Dopo diciotto mesi di lavori, viene riaperta al pubblico la Galleria Farnese, in cui è custodito uno dei cicli pittorici più straordinari della storia dell’arte italiana. Per un totale di 600 metri quadrati tra stucchi e affreschi, realizzati dai fratelli bolognesi Annibale e Agostino Carracci, e grazie ad un accurato lavoro di restauro condotto da una squadra franco-italiana, riconquista l’originale freschezza una testimonianza tra le più rinomate del nostro Seicento. Un restauro rigoroso ha portato alla luce anche la memoria storica dell’opera, in particolare gli interventi condotti dal pittore Carlo Maratti, qualche decennio più tardi, oltre che una cospicua serie di disegni ed iscrizioni di natura assai varia: ritratti, schizzi, caricature dei settecenteschi avventori della Galleria.
Capolavoro della pittura italiana, la Galleria Farnese è stata considerata, fin dalla sua creazione, un modello per ogni artista venuto a Roma a perfezionare la propria formazione. Annibale Carracci, chiamato dal cardinale Odoardo Farnese nel 1595 circa, per realizzare la decorazione di alcune stanze del palazzo romano, oggi sede dell’Ambasciata di Francia, dopo aver lavorato al celebre Camerino, la camera da letto del cardinale, intraprende la decorazione della Galleria su un programma iconografico che si pensa realizzato con Fulvio Orsini, bibliotecario del porporato, a partire dai temi delle Metamorfosi d’Ovidio e delle Immagini di Filostrato. Aiutato dal fratello Agostino e dai suoi migliori allievi, Annibale realizza dunque la decorazione di questo spazio fra 1597 ed il 1607 circa.

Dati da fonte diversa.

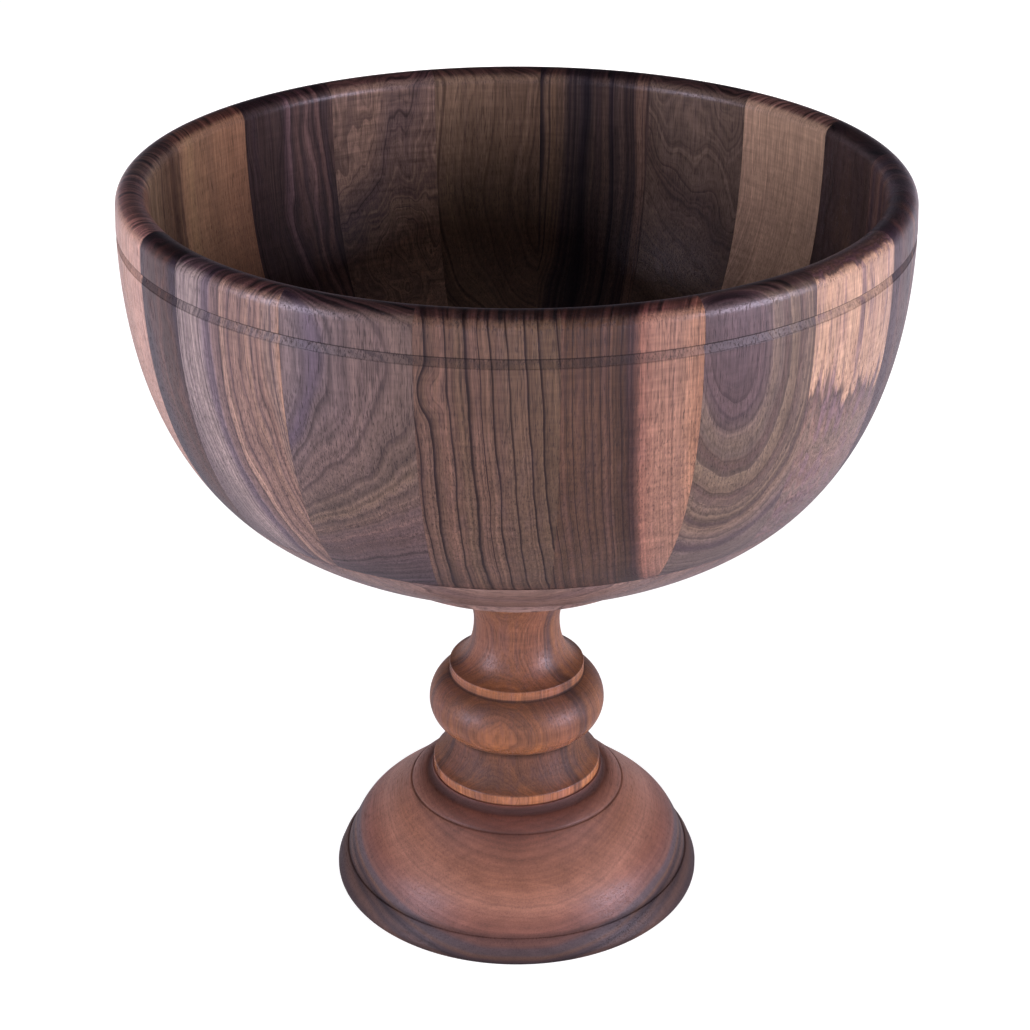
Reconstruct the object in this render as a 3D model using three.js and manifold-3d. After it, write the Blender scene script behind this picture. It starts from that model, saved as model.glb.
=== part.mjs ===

I lavori di restauro appena conclusi sono stati eseguiti dall’A.T.I. Farnese, associazione temporanea composta da sei ditte di restauratori: Studio C.R.C., Fondazione La Venaria Reale, Erre Consorzio, Giorgio Capriotti, Luisa Barucci, Daniela Milani. Dopo una prima fase di indagini tecnico-analitiche, ricerche documentarie e rilievi grafici-tematici, e conclusi i saggi di prova, è iniziata la fase della pulitura delle superfici dipinte realizzate ad affresco, ma con numerose riprese di colore steso a secco. Le centinaia di grappe metalliche incontrate, utilizzate già alla fine del Seicento per consolidare gli intonaci pericolanti, sono state adeguatamente trattate, per procedere poi con la stuccatura delle fessurazioni, badando, nel ricongiungimento dei lembi del tessuto pittorico, a non deformare le immagini. Infine, nella fase della reintegrazione pittorica delle superfici, là dove ci si era imbattuti in cadute ed abrasioni, si è intervenuti a velatura con colori ad acquerello, nel massimo rispetto dell’originale. Contemporaneamente, si sono rimossi i pesanti strati manutentivi sovrammessi agli stucchi monocromi e puliti i depositi stratificati sulle dorature, consentendo il recupero integrale del ricchissimo apparato plastico (“stucco romano”) della Galleria. Un nuovo impianto di illuminazione completa il restauro ed accompagna il visitatore alla scoperta di uno dei più importanti testi decorativi del primo Seicento.